GIVEN INFORMATION »
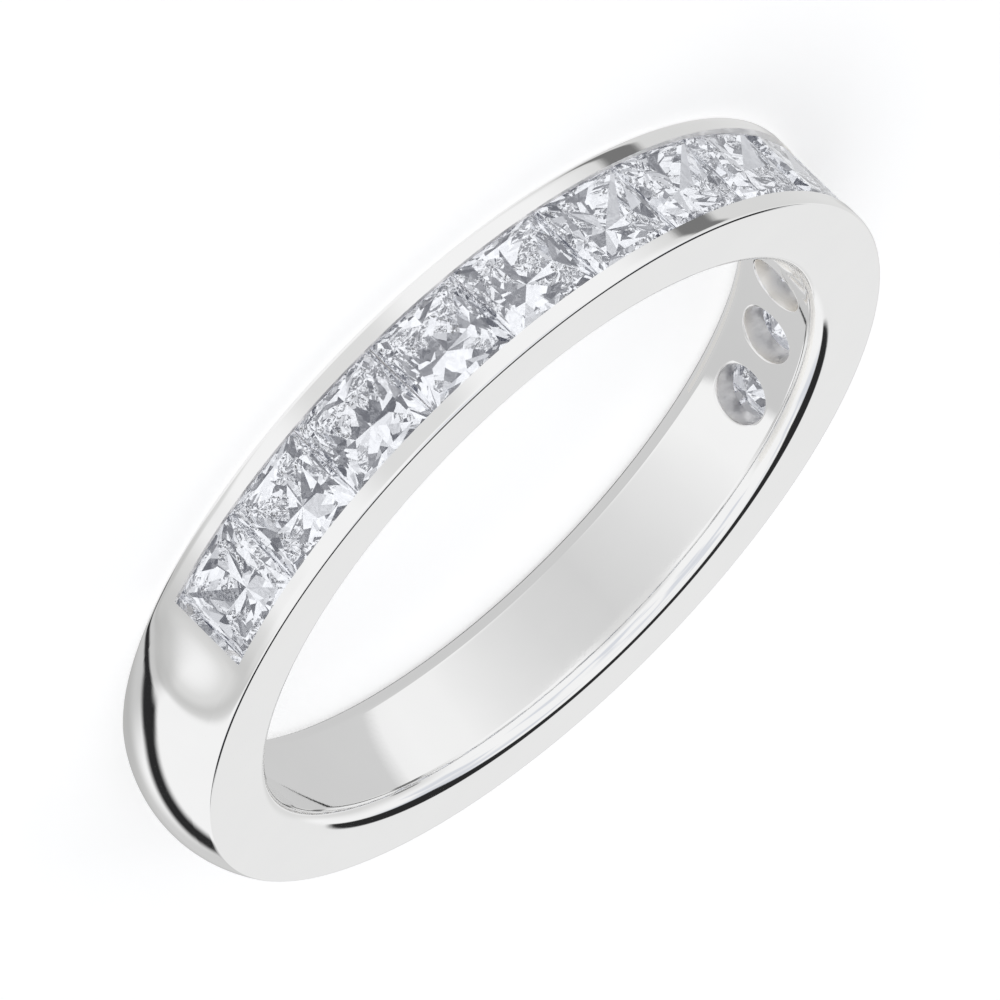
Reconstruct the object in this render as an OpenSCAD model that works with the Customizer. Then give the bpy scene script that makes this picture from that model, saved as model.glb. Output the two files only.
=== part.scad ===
// Channel set band: a polished ring with a row of square stones held between two rails.
// The ring's axis is Z, and its head, with the middle stone, faces -Y.

/* [Band] */
// Inside diameter of the finger hole
bore_d = 17.0; // [16.6:0.1:17.6]
// Width of the band, from one flat side to the other
band_w = 3.05; // [3.05:0.05:3.5]
// Thickness of metal at the flat sides, from the finger hole to the outer rim
rim_t = 1.9; // [1.9:0.05:2.1]
// Height of the shank's dome above the outer rim
dome_h = 0.45; // [0.35:0.01:0.6]
// Height of the flat-topped rails above the outer rim
rail_h = 0.04; // [0.03:0.01:0.12]
// Slope in degrees of the ramp from each end of the rails up to the dome
ramp_slope = 8; // [4:1:10]
// Radius that rounds the inner edges for comfort
inner_round = 0.45; // [0.3:0.05:0.6]

/* [Stones] */
// Number of stones in the row
stones = 13; // [7:1:14]
// Width of a square stone across its girdle
stone_w = 2.5; // [2.4:0.01:2.5]
// Half of the gap between two neighbouring girdles
girdle_gap = 0.015; // [0.01:0.005:0.03]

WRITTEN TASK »
Copy out the material above in its entirety. Every detail must match.

EXPECTED ANSWER »
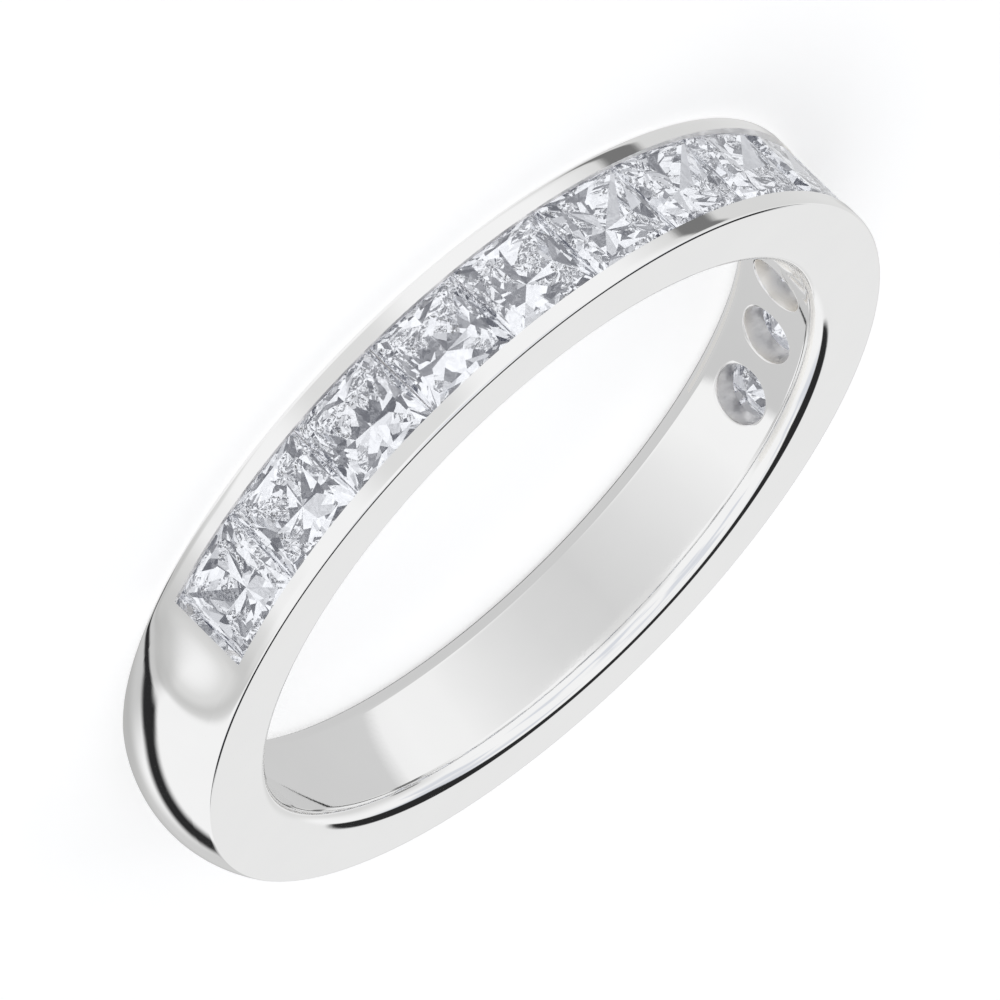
Reconstruct the object in this render as an OpenSCAD model that works with the Customizer. Then give the bpy scene script that makes this picture from that model, saved as model.glb. Output the two files only.
=== part.scad ===
// Channel set band: a polished ring with a row of square stones held between two rails.
// The ring's axis is Z, and its head, with the middle stone, faces -Y.

/* [Band] */
// Inside diameter of the finger hole
bore_d = 17.0; // [16.6:0.1:17.6]
// Width of the band, from one flat side to the other
band_w = 3.05; // [3.05:0.05:3.5]
// Thickness of metal at the flat sides, from the finger hole to the outer rim
rim_t = 1.9; // [1.9:0.05:2.1]
// Height of the shank's dome above the outer rim
dome_h = 0.45; // [0.35:0.01:0.6]
// Height of the flat-topped rails above the outer rim
rail_h = 0.04; // [0.03:0.01:0.12]
// Slope in degrees of the ramp from each end of the rails up to the dome
ramp_slope = 8; // [4:1:10]
// Radius that rounds the inner edges for comfort
inner_round = 0.45; // [0.3:0.05:0.6]

/* [Stones] */
// Number of stones in the row
stones = 13; // [7:1:14]
// Width of a square stone across its girdle
stone_w = 2.5; // [2.4:0.01:2.5]
// Half of the gap between two neighbouring girdles
girdle_gap = 0.015; // [0.01:0.005:0.03]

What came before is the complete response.